Giudale: Nos últimos dez anos, criamos mecanismos de transferência de renda aos pobres na América Latina. Não apenas as transferências condicionadas como o Bolsa Família, mas também alimentação nas escolas, programas de emprego temporário, programas para manter os jovens na escola. Desenvolvemos os mecanismos de identificação dos pobres na maioria dos países. Este é o momento de utilizar isso para injetar recursos. Os pobres têm uma propensão a consumir maior do que os ricos, porque têm necessidades insatisfeitas. Não têm poupança ou crédito. Se você dá US$ 1 a mais, gasta US$ 1 a mais. O impacto na demanda agregada de focalizar gastos públicos nos pobres é maior e mais rápido.

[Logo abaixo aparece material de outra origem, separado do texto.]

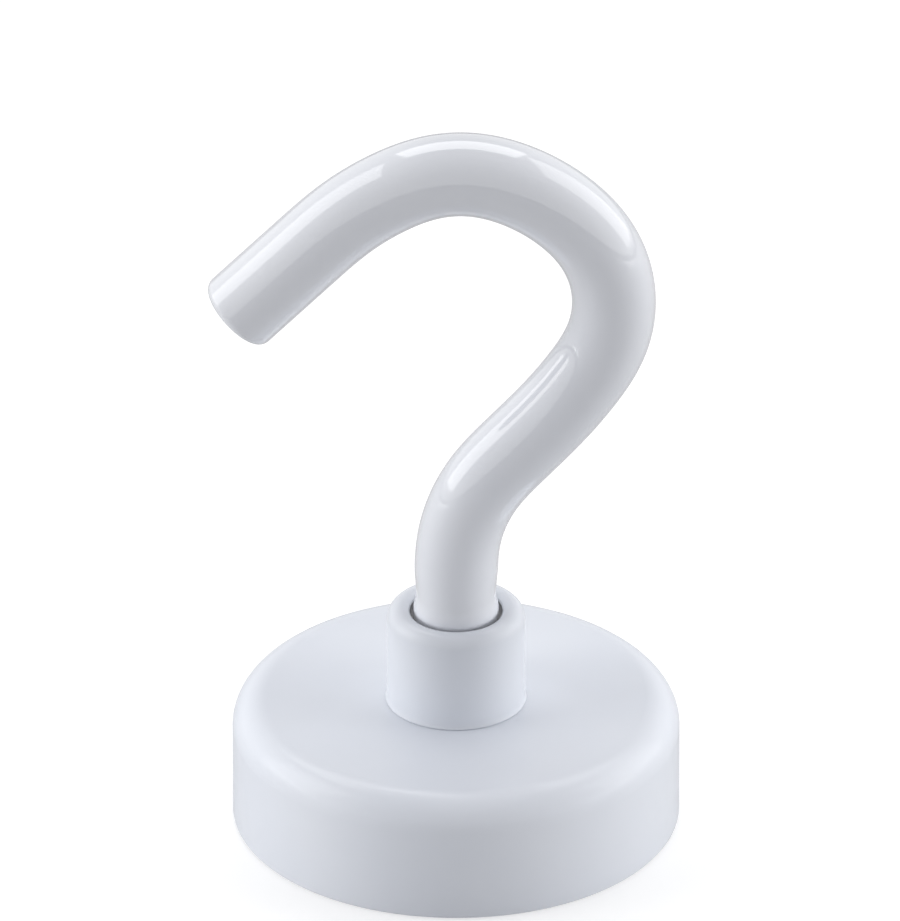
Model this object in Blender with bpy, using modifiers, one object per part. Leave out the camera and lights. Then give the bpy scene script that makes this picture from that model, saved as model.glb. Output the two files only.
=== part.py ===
"""Magnetic hook: a steel pot magnet with a threaded bush and a screw-in, plastic-coated open hook.

The part stands on its magnet face. The origin is the middle of that face and +Z runs up the
hook's shank. The hook is bent in the XZ plane and opens towards -X. Lengths are in metres.

Turning the hook about the shank unscrews it, so it turns and rises at once. The straight part
of the coat is round about that axis, so it stands for the rise alone, and the bent part of the
coat and the rod stand for the rise and the turn.
"""

import bpy
import bmesh
from math import ceil, cos, degrees, pi, radians, sin, tan
from mathutils import Vector

MM = 0.001

# Pot: the steel cup that holds the magnet and carries its field round to the rim.
POT_RADIUS = 12.5 * MM
POT_HEIGHT = 7.25 * MM
POT_WALL = 1.6 * MM
POT_PLATE = 2.0 * MM
POT_TOP_ROUND = 1.8 * MM
POT_RIM_ROUND = 0.25 * MM
POT_CORNER_FILLET = 0.4 * MM

# Magnet: a plated disc, glued under the plate and potted round its side.
POTTING_WIDTH = 0.8 * MM
MAGNET_CHAMFER = 0.2 * MM
GLUE_THICKNESS = 0.3 * MM
GLUE_SET_BACK = 0.4 * MM
POTTING_RECESS = 0.2 * MM

# Bush: turned steel, riveted through the plate, threaded for the hook.
BUSH_RISE = 5.75 * MM
BUSH_LIP_WIDTH = 1.28 * MM
BUSH_LIP_ROUND = 0.75 * MM
BUSH_DISH_DEPTH = 0.22 * MM
BUSH_FLARE = 0.08 * MM
BUSH_FLARE_HEIGHT = 0.4 * MM
MOUTH_DEPTH = 1.05 * MM
MOUTH_GAP = 0.2 * MM
ENTRY_MARGIN = 0.1 * MM
SPIGOT_WALL = 0.75 * MM
RIVET_SPREAD = 0.5 * MM

# Thread: a 4 mm rod with the coarse 0.7 mm pitch, cut right-handed.
THREAD_PITCH = 0.7 * MM
THREAD_CREST_CLEARANCE = 0.05 * MM
THREAD_FLANK_CLEARANCE = 0.05 * MM
THREAD_OVERRUN = 0.04 * MM
ROD_END_GAP = 0.5 * MM
ROD_END_CHAMFER = 0.5 * MM

# Standard thread form, as shares of the pitch.
CREST_FLAT_share = 1 / 8
ROOT_FLAT_share = 1 / 4
NUT_GROOVE_share = 7 / 8
NUT_OVERRUN_share = 19 / 20
FLANK_ANGLE = radians(30)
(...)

Valor: A região tem espaço fiscal para políticas anticíclicas?
Giudale: Se a pergunta é para políticas contracíclicas em geral, por exemplo, dobrar o investimento público, certamente não. Mas o estímulo social não custa muito. Na América Latina, gastamos entre 5% e 10% do PIB em subsídios. Um terço disso vai para os mais ricos. Temos muitos subsídios universais, como venda de eletricidade abaixo do custo ou universidades gratuitas. Os ricos ficam com um terço do total, o equivalente a triplicar os programas de transferência de renda. O Bolsa Família custa 0,5% do PIB no Brasil. Não é caro. Politicamente é difícil transformar benefícios gerais em localizados, mas essa é uma das oportunidade da crise. Como as necessidades são maiores e os recursos menores, o momento é propício, porque seguir subsidiando as classes ricas, quando as classes pobres sofrem, não é correto.
Valor: E as políticas anticiclícas tradicionais? Os governos da América Latina têm margem para isso?

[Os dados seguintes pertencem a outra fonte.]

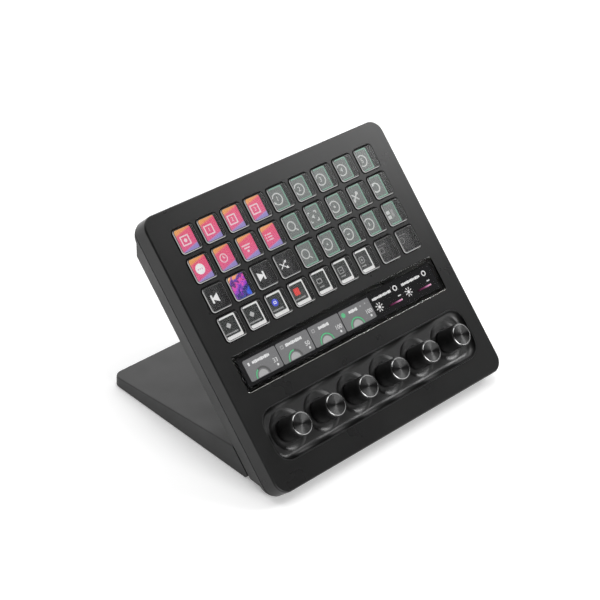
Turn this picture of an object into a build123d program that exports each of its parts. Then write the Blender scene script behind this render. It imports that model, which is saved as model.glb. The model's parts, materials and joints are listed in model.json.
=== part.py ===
from build123d import *
from math import atan, cos, degrees, radians, sin
import os

# A desk keypad: a slab that leans back on a low foot, with a field of clear square keys over one
# screen, a narrow screen strip, and a row of dials that turn and press in a glossy trough.
# +Z is up, +X is the user's right, +Y points away from the user. The origin lies on the desk,
# under the middle of the whole object. "Up" in a name below is the distance up the slab's face
# from its bottom edge, and a depth is measured inwards from that face.

os.makedirs("parts", exist_ok=True)

# Slab
tilt = 44.3
slab_width = 203.5
slab_height = 182.3
corner_radius = 9.0
front_edge_round = 1.0
faceplate_depth = 11.5
housing_depth = 13.7
housing_side_inset = 3.5
face_wall = 3.0
side_wall = 2.4
seam_gap = 0.9
seam_inset = 1.2
slab_lift = 0.4
overall_depth = 156.4

# The rear housing's top and bottom flanks step in from the slab's edge on their way back.
flank_lip_run = 5.0
flank_lip_depth = 2.3
flank_shelf_run = 10.3
flank_shelf_depth = 4.5
flank_run = 16.5

# Keys
key_columns = 9
key_rows = 4
key_pitch = 19.4
key_aperture = 17.6
aperture_radius = 3.0
key_gap = 0.4
key_rise = 1.0
key_edge_round = 1.2
key_flange = 0.5
key_flange_thickness = 1.0
key_travel = 1.2
lowest_row_up = 102.6
seat_gap = 0.1
travel_gap = 0.2

# Key membrane and key screen
field_gap = 0.3
field_rib = 1.5
membrane_thickness = 0.9
membrane_lap = 1.0
key_screen_thickness = 2.6

# Screen strip
strip_width = 176.5
strip_height = 24.0
strip_up = 74.3
strip_corner = 1.5
strip_ledge = 3.0
glass_thickness = 1.5
glass_gap = 0.1
strip_screen_margin = 1.5
strip_screen_thickness = 2.6

# Dial trough
dial_count = 6
dial_pitch = 28.7
dial_up = 32.6
trough_width = 180.8
trough_height = 34.8
trough_corner = 11.0
trough_gap = 0.1
trough_rim = 0.5
trough_rim_drop = 0.2
trough_flange = 1.1
trough_depth = 4.6
trough_floor_round = 4.2
bowl_depth = 5.5
bowl_flat_run = 1.3
bowl_rise_run = 6.5
trough_floor_wall = 1.6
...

Giudale: A resposta de política pública na América Latina tem que ser muito diferente do que vemos nos países ricos. Primeiro, é preciso preservar os ganhos sociais e evitar os custos irreversíveis. Temos que focar nisso, porque não temos seguro contra o desemprego e tampouco um sistema de aposentadoria que cubra a maioria. A maior parte da população está no mercado informal. Segundo, temos que estimular sem destruir. Não queremos acabar com os balanços fiscais que custamos tanto para alcançar, nem que obriguem o Banco Central a emitir dinheiro para pagar as contas públicas ou financiar o setor privado. Os EUA podem fazê-lo porque o mercado quer dólares, mas as moedas locais não têm a mesma demanda. Finalmente também não queremos nos endividar novamente. O estímulo tem que ser feito com cuidado e temos tempo para isso, porque a crise não nos atingiu tanto quanto os países ricos. Outro ponto que nos faz diferentes dos outros é que entramos na crise com uma série de reformas pendentes. E agora podemos usar a turbulência para acelerar as reformas. Este seria um bom momento, por exemplo, para tirar o investimento público da administração do caixa estatal. Nos anos 90, preocupados com a inflação, os países latino-americanos retiraram dos governos a capacidade de emitir moeda para se financiar, passaram essa responsabilidade para os BCs e colocaram metas de inflação. Agora que as pessoas perceberam que o investimento público é a maneira de reativar o crescimento vão querer tirar o investimento da administração do caixa para que não seja recortado ao fechar os orçamentos. Teríamos também meta de crescimento e não apenas de inflação e isso teria benefícios enormes. Se o objetivo do investimento público é somente crescer, não está ligado a recompensas políticas, compensações sociais ou regionais, você coloca os dólares onde gera mais investimento privado. O investimento deixaria de validar as ineficiências dos gastos correntes. Estamos muito longe disso, mas acredito a pressão da crise vai levar a América Latina a repensar o papel do investimento público.